## Direction
Reproduce, word for word, only the lines from the one containing "back_board();" through the one containing "before = set(bpy.data.objects)", both included.

## Dataset excerpt
<<<<

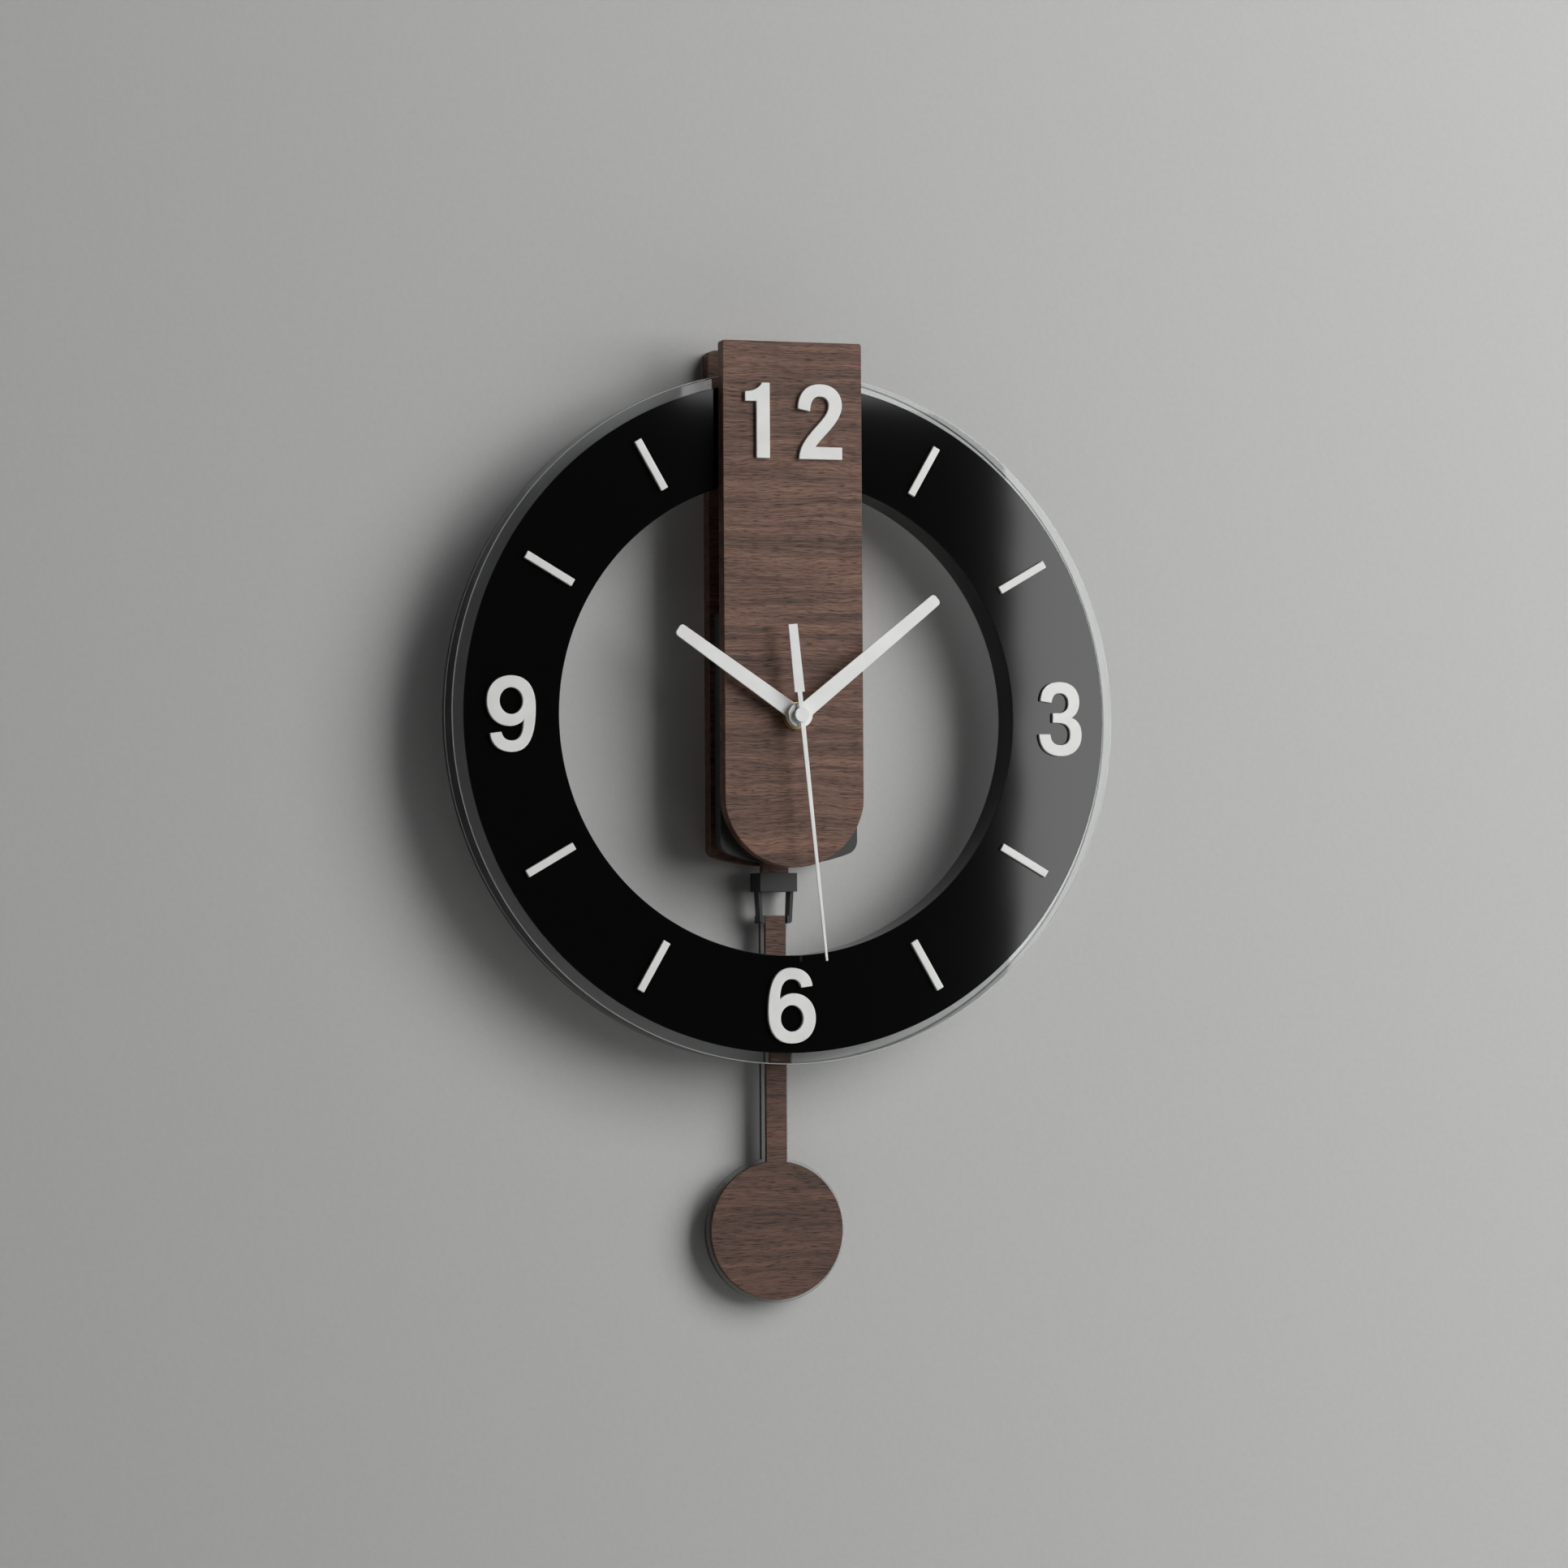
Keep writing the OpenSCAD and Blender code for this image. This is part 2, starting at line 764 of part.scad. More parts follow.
module rotor() {
    color(gear_dark)
    at_axis(rotor_at) {
        rod_between(arbor_r, case_back + 0.7, plate_layer + plate_t + 0.3);
        slab(first_layer, first_layer + wheel_t)
            gear_outline(pinion_n, first_m, rotor_phase);
        rod_between(magnet_r, first_layer + wheel_t, stator_at + 1.6);
    }
}

module intermediate_wheel() {
    color(gear_white)
    at_axis(first_at) {
        rod_between(arbor_r, case_back + 0.7, plate_layer + plate_t + 0.3);
        slab(first_layer, first_layer + wheel_t)
            gear_outline(first_n, first_m, 0);
        slab(first_layer + wheel_t, second_layer + wheel_t + 0.2)
            gear_outline(pinion_n, second_m, first_pinion_phase);
    }
}

module second_wheel() {
    color(gear_white)
    at_axis() {
        rod_between(second_shaft_r, first_layer + wheel_t + 0.4, second_hand_at + hand_t);
        slab(second_layer, second_layer + wheel_t)
            gear_outline(second_n, second_m, 0);
        slab(second_layer + wheel_t, third_layer + wheel_t + 0.1)
            gear_outline(pinion_n, third_m, 0);
    }
}

module third_wheel() {
    color(gear_white)
    at_axis(third_at) {
        rod_between(arbor_r, case_back + 0.7, plate_layer + plate_t + 0.3);
        slab(third_layer, third_layer + wheel_t)
            gear_outline(third_n, third_m, third_phase);
        slab(third_layer + wheel_t, centre_layer + wheel_t + 0.2)
            gear_outline(pinion_n, centre_m, 0);
    }
}

module centre_wheel() {
    color(gear_white)
    at_axis()
        difference() {
            slab(centre_layer, centre_layer + wheel_t)
                gear_outline(centre_n, centre_m, centre_phase);
            rod_between(minute_pipe_r + fit_gap, centre_layer - 1, centre_layer + wheel_t + 1);
        }
}

module minute_pipe() {
    color(brass_tone)
    at_axis()
        difference() {
            union() {
                rod_between(minute_pipe_r, centre_layer - 0.2, minute_hand_at + hand_t);
                slab(motion_layer, motion_layer + motion_t)
                    gear_outline(cannon_n, cannon_m, 0, 0.8);
            }
            rod_between(second_shaft_r + fit_gap, centre_layer - 1, minute_hand_at + hand_t + 1);
        }
}

module motion_wheel() {
    color(gear_white)
    at_axis(motion_at)
        difference() {
            union() {
                slab(motion_layer, motion_layer + motion_t)
                    gear_outline(motion_n, cannon_m, motion_phase);
                slab(motion_layer + motion_t, hour_layer + motion_t)
                    gear_outline(cannon_n, hour_m, 0, 0.8);
            }
            rod_between(post_r + fit_gap, motion_layer - 1, hour_layer + motion_t + 1);
        }
}

module hour_wheel() {
    color(gear_white)
    at_axis()
        difference() {
            union() {
                slab(hour_layer, hour_layer + motion_t)
                    gear_outline(hour_n, hour_m, hour_phase);
                rod_between(hour_pipe_r, hour_layer, hour_hand_at + hand_t);
            }
            rod_between(minute_pipe_r + fit_gap, hour_layer - 1, hour_hand_at + hand_t + 1);
        }
}

setting_rim_r = case_w / 2 + 1.5 - setting_at[0];

module setting_wheel() {
    color(gear_dark)
    at_axis(setting_at)
        difference() {
            union() {
                slab(motion_layer, motion_layer + motion_t)
                    gear_outline(setting_n, cannon_m, setting_phase);
                slab(motion_layer + motion_t, hour_layer - 0.8)
                    circle(r = 4);
                slab(hour_layer - 0.8, hour_layer + 1.6)
                    gear_outline(48, 2 * setting_rim_r / 48 * 0.97, 0, 0.4);
            }
            rod_between(post_r + fit_gap, motion_layer - 1, inner_front);
        }
}

// ---------- electrics ----------

board_layer = inner_front - 4;
board_at = [0, -33.5];

module circuit_board() {
    color(circuit_green)
    at_axis(board_at)
        slab(board_layer, board_layer + 1.2)
            square([36, 13], center = true);
}

module quartz_crystal() {
    color(steel_tone)
    at_axis([board_at[0] + 9, board_at[1] + 1])
        translate([0, -board_layer + 1, 0])
            rotate([0, 90, 0])
                cylinder(h = 8, r = 1, center = true);
}

drive_down = 50;

module pendulum_coil() {
    color(copper_tone)
    at_axis([0, -drive_down])
        tube_between(8.5, 2.5, inner_back, inner_back + 4.5);
}

module battery() {
    color(cell_grey)
    at_axis([0, battery_up])
        translate([-battery_len / 2, -battery_depth, 0])
            rotate([0, 90, 0]) {
                cylinder(h = battery_len - 1.2, r = battery_r);
                cylinder(h = battery_len, r = 2.6);
            }
}

contact_t = 0.5;

module battery_contacts() {
    color(steel_tone)
    at_axis([0, battery_up])
        translate([0, -battery_depth, 0])
            for (x = [-battery_len / 2 - contact_t, battery_len / 2])
                translate([x + contact_t / 2, 0, -1])
                    cube([contact_t, 9, 11], center = true);
}

module battery_door() {
    color(black_satin)
    at_axis([0, battery_up])
        translate([case_w / 2, -battery_depth, 0])
            rotate([0, 90, 0]) {
                cylinder(h = door_t, r = bay_r + 1.1);
                translate([0, 0, -3])
                    cylinder(h = 3.2, r = bay_r - 0.35);
            }
}

// ---------- hands ----------

// Hand that tapers from the hub to a tip with rounded corners
module hand_outline(len, w_hub, w_tip, corner) {
    polygon(concat(
        [[-w_hub / 2, 0]],
        arc([-w_tip / 2 + corner, len - corner], corner, 180, 90, 6),
        arc([w_tip / 2 - corner, len - corner], corner, 90, 0, 6),
        [[w_hub / 2, 0]]
    ));
}

minute_angle = show_minute * 6;
hour_angle = show_hour * 30 + show_minute / 2;
second_angle = (show_minute - floor(show_minute)) * 360;

module hour_hand() {
    color(white_paint)
    at_axis()
        difference() {
            union() {
                slab(hour_hand_at, hour_hand_at + hand_t)
                    rotate(-hour_angle)
                        hand_outline(hour_len, hour_w, 5.5, 1.6);
                rod_between(hub_r, hour_hand_at - 0.7, hour_hand_at + hand_t + 0.5);
            }
            rod_between(hour_pipe_r, hour_hand_at - 1, hour_hand_at + hand_t + 1);
        }
}

module minute_hand() {
    color(white_paint)
    at_axis()
        difference() {
            union() {
                slab(minute_hand_at, minute_hand_at + hand_t)
                    rotate(-minute_angle)
                        hand_outline(minute_len, minute_w, 5.2, 1.6);
                rod_between(hub_r, minute_hand_at - 0.7, minute_hand_at + hand_t + 0.5);
            }
            rod_between(minute_pipe_r, minute_hand_at - 1,
                minute_hand_at + hand_t + 1);
        }
}

module second_hand() {
    color(white_paint)
    at_axis()
        difference() {
            union() {
                slab(second_hand_at, second_hand_at + 0.5)
                    rotate(-second_angle)
                        polygon([
                            [-1.1, -tail_len / 4], [-2.3, -tail_len / 4], [-2.05, -tail_len],
                            [2.05, -tail_len], [2.3, -tail_len / 4], [1.1, -tail_len / 4],
                            [1.1, 0], [0.55, second_len], [-0.55, second_len], [-1.1, 0]
                        ]);
                rod_between(3.3, second_hand_at - 1, second_hand_at + 1.3);
            }
            rod_between(second_shaft_r, second_hand_at - 2,
                second_hand_at + hand_t);
        }
}

// ---------- pendulum ----------

module pivot_pin() {
    color(steel_tone)
    at_axis([0, pivot_up])
        rod_between(pivot_r, back_t + 0.2, inner_back);
}

module pivot_clip() {
    color(steel_tone)
    at_axis([0, pivot_up])
        tube_between(2.6, pivot_r, back_t + 0.2, arm_back - 0.2);
}

module pendulum_arm() {
    color(walnut)
    at_axis()
        difference() {
            slab(arm_back, arm_front)
                union() {
                    translate([0, pivot_up])
                        circle(r = arm_w / 2);
                    translate([-arm_w / 2, yoke_top - 3])
                        square([arm_w, pivot_up - yoke_top + 3]);
                }
            translate([0, 0, pivot_up])
                rod_between(bushing_r, arm_back - 1, arm_front + 1);
            translate([0, 0, -drive_down])
                rod_between(3.5, arm_front - 1.8, arm_front + 1);
        }
}

module arm_bushing() {
    color(brass_tone)
    at_axis([0, pivot_up])
        tube_between(bushing_r, pivot_r + fit_gap, arm_back, arm_front + 0.7);
}

module arm_magnet() {
    color(steel_tone)
    at_axis([0, -drive_down])
        rod_between(3.5, arm_front - 1.8, arm_front + 0.5);
}

yoke_front = rod_front + 0.8;
yoke_back = rod_back - 1.6;
leg_top_w = 16.2;
grip_w = rod_w + 2 * clear_margin;
leg_foot_w = grip_w + 2 * yoke_wall;

module yoke_legs_plan() {
    difference() {
        polygon([
            [-leg_top_w / 2, yoke_top - yoke_box_h + 0.5], [leg_top_w / 2, yoke_top - yoke_box_h + 0.5],
            [leg_foot_w / 2, yoke_foot + 0.8], [leg_foot_w / 2 - 0.8, yoke_foot],
            [0.8 - leg_foot_w / 2, yoke_foot], [-leg_foot_w / 2, yoke_foot + 0.8]
        ]);
        polygon([
            [-leg_top_w / 2 + yoke_wall, yoke_top], [leg_top_w / 2 - yoke_wall, yoke_top],
            [grip_w / 2, rod_top], [grip_w / 2, yoke_foot - 1],
            [-grip_w / 2, yoke_foot - 1], [-grip_w / 2, rod_top]
        ]);
    }
}

module pendulum_yoke() {
    color(black_satin)
    at_axis()
        difference() {
            union() {
                slab(2.5, yoke_front + 4)
                    translate([-yoke_box_w / 2, yoke_top - yoke_box_h])
                        square([yoke_box_w, yoke_box_h]);
                slab(rod_back, yoke_front)
                    yoke_legs_plan();
                slab(yoke_back, rod_back)
                    translate([-leg_foot_w / 2, yoke_foot])
                        square([leg_foot_w, rod_top - yoke_foot]);
                for (s = [-1, 1])
                    slab(rod_mid, yoke_front)
                        translate([s * (grip_w - clear_margin + 0.4) / 2
                            - (clear_margin - 0.4) / 2, yoke_foot])
                            square([clear_margin - 0.4, rod_top - yoke_foot]);
            }
            slab(arm_back, arm_front)
                translate([-arm_w / 2, yoke_top - 3])
                    square([arm_w, 4]);
            translate([0, 0, (rod_top + yoke_foot) / 2])
                rod_between(0.8, yoke_back - 1, rod_mid);
        }
}

module yoke_pin() {
    color(steel_tone)
    at_axis([0, (rod_top + yoke_foot) / 2]) {
        rod_between(0.8, yoke_back, rod_mid);
        rod_between(1.6, yoke_back - 0.7, yoke_back);
    }
}

// Rod and disc in one outline, with sharp inner corners where they meet
module rod_and_disc(w, r) {
    join = sqrt(r * r - w * w / 4);
    tilt = asin(w / 2 / r);
    polygon(concat(
        [[-w / 2, rod_top]],
        arc([0, -bob_down], r, 90 + tilt, 450 - tilt, 96),
        [[w / 2, rod_top]]
    ));
}

module rod_sheet() {
    color(clear_tint)
    at_axis()
        difference() {
            slab(rod_back, rod_mid)
                rod_and_disc(rod_w + 2 * clear_margin, bob_r + clear_margin);
            translate([0, 0, (rod_top + yoke_foot) / 2])
                rod_between(0.8, rod_back - 1, rod_mid + 1);
        }
}

module rod_veneer() {
    color(walnut)
    at_axis()
        slab(rod_mid, rod_front)
            rod_and_disc(rod_w, bob_r);
}

back_board();
hanger_plate();
hanger_screws();
front_board();
dial_ring();
dial_face();
dial_lining();
hour_bars();
numeral_12();
numeral_3();
numeral_6();
numeral_9();
ring_spacers();
ring_screws();
case_standoffs();
standoff_screws();
movement_case();
case_back_cover();
cover_screws();
bearing_plate();
threaded_bush();
rubber_washer();
brass_nut();
motor_stator();
motor_coil();
rotor();
intermediate_wheel();
second_wheel();
third_wheel();
centre_wheel();
minute_pipe();
motion_wheel();
hour_wheel();
setting_wheel();
circuit_board();
quartz_crystal();
pendulum_coil();
battery();
battery_contacts();
battery_door();
hour_hand();
minute_hand();
second_hand();
pivot_pin();
pivot_clip();
pendulum_arm();
arm_bushing();
arm_magnet();
pendulum_yoke();
yoke_pin();
rod_sheet();
rod_veneer();
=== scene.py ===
# Pendulum wall clock: finishes, softened edges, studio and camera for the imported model.
# Metres, X to the right, Z up, Y into the wall. The wall is the plane y = 0.
import math
import bpy
from mathutils import Matrix, Vector
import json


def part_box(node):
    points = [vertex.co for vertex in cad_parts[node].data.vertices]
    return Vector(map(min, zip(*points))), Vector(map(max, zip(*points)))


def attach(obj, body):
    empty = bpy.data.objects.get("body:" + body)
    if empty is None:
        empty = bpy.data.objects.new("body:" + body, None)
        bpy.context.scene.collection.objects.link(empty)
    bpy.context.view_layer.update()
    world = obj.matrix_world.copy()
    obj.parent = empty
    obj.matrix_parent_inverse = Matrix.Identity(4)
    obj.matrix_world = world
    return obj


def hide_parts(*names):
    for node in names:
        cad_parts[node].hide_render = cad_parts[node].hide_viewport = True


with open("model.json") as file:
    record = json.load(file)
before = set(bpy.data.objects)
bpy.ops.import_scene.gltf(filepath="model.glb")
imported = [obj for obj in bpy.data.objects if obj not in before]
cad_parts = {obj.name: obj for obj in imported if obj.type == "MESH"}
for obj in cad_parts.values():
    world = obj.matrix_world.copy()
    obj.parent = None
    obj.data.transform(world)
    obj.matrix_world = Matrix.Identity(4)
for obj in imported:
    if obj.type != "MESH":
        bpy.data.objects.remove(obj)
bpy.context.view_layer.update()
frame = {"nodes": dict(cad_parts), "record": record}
bodyOfNode = {n: b for b, names in frame["record"]["behaviour"]["bodies"].items() for n in names}
mm = 0.001

ringLow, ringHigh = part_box("dial_ring")
handAxis = Vector((0, 0, (ringLow.z + ringHigh.z) / 2))   # where the hands' axis crosses the wall
print("frame loaded:", len(frame["nodes"]), "nodes")


# ---------- helpers for materials ----------

def toLinear(hexColour):
    shares = [int(hexColour[i:i + 2], 16) / 255 for i in (1, 3, 5)]
    linear = [s / 12.92 if s <= 0.04045 else ((s + 0.055) / 1.055) ** 2.4 for s in shares]
    return (*linear, 1.0)


def addNode(material, kind, options={}, inputs={}):
    # options are the node's own settings, inputs hold numbers, colours or the outputs to link
    node = material.node_tree.nodes.new("ShaderNode" + kind)
    for name, value in options.items():
        if name == "stops":   # a colour ramp's places and colours, in order
            ramp = node.color_ramp
            for place, colour in value[1:-1]:
                ramp.elements.new(place)
            for element, (place, colour) in zip(ramp.elements, value):
                element.color = toLinear(colour)
            ramp.elements[0].position = value[0][0]
            ramp.elements[len(value) - 1].position = value[-1][0]
        else:
            setattr(node, name, value)
    for socket, value in inputs.items():
        if isinstance(value, bpy.types.NodeSocket):
            material.node_tree.links.new(value, node.inputs[socket])
        else:
            node.inputs[socket].default_value = toLinear(value) if isinstance(value, str) else value
    return node


def newFinish(name, look):
    # a material with its shader set to the plain values of the finish
    material = bpy.data.materials.new(name)
    material.use_nodes = True
    shader = material.node_tree.nodes["Principled BSDF"]
    for socket, value in look.items():
        shader.inputs[socket].default_value = toLinear(value) if isinstance(value, str) else value
    return material, shader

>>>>

## The solution
back_board();
hanger_plate();
hanger_screws();
front_board();
dial_ring();
dial_face();
dial_lining();
hour_bars();
numeral_12();
numeral_3();
numeral_6();
numeral_9();
ring_spacers();
ring_screws();
case_standoffs();
standoff_screws();
movement_case();
case_back_cover();
cover_screws();
bearing_plate();
threaded_bush();
rubber_washer();
brass_nut();
motor_stator();
motor_coil();
rotor();
intermediate_wheel();
second_wheel();
third_wheel();
centre_wheel();
minute_pipe();
motion_wheel();
hour_wheel();
setting_wheel();
circuit_board();
quartz_crystal();
pendulum_coil();
battery();
battery_contacts();
battery_door();
hour_hand();
minute_hand();
second_hand();
pivot_pin();
pivot_clip();
pendulum_arm();
arm_bushing();
arm_magnet();
pendulum_yoke();
yoke_pin();
rod_sheet();
rod_veneer();
=== scene.py ===
# Pendulum wall clock: finishes, softened edges, studio and camera for the imported model.
# Metres, X to the right, Z up, Y into the wall. The wall is the plane y = 0.
import math
import bpy
from mathutils import Matrix, Vector
import json


def part_box(node):
    points = [vertex.co for vertex in cad_parts[node].data.vertices]
    return Vector(map(min, zip(*points))), Vector(map(max, zip(*points)))


def attach(obj, body):
    empty = bpy.data.objects.get("body:" + body)
    if empty is None:
        empty = bpy.data.objects.new("body:" + body, None)
        bpy.context.scene.collection.objects.link(empty)
    bpy.context.view_layer.update()
    world = obj.matrix_world.copy()
    obj.parent = empty
    obj.matrix_parent_inverse = Matrix.Identity(4)
    obj.matrix_world = world
    return obj


def hide_parts(*names):
    for node in names:
        cad_parts[node].hide_render = cad_parts[node].hide_viewport = True


with open("model.json") as file:
    record = json.load(file)
before = set(bpy.data.objects)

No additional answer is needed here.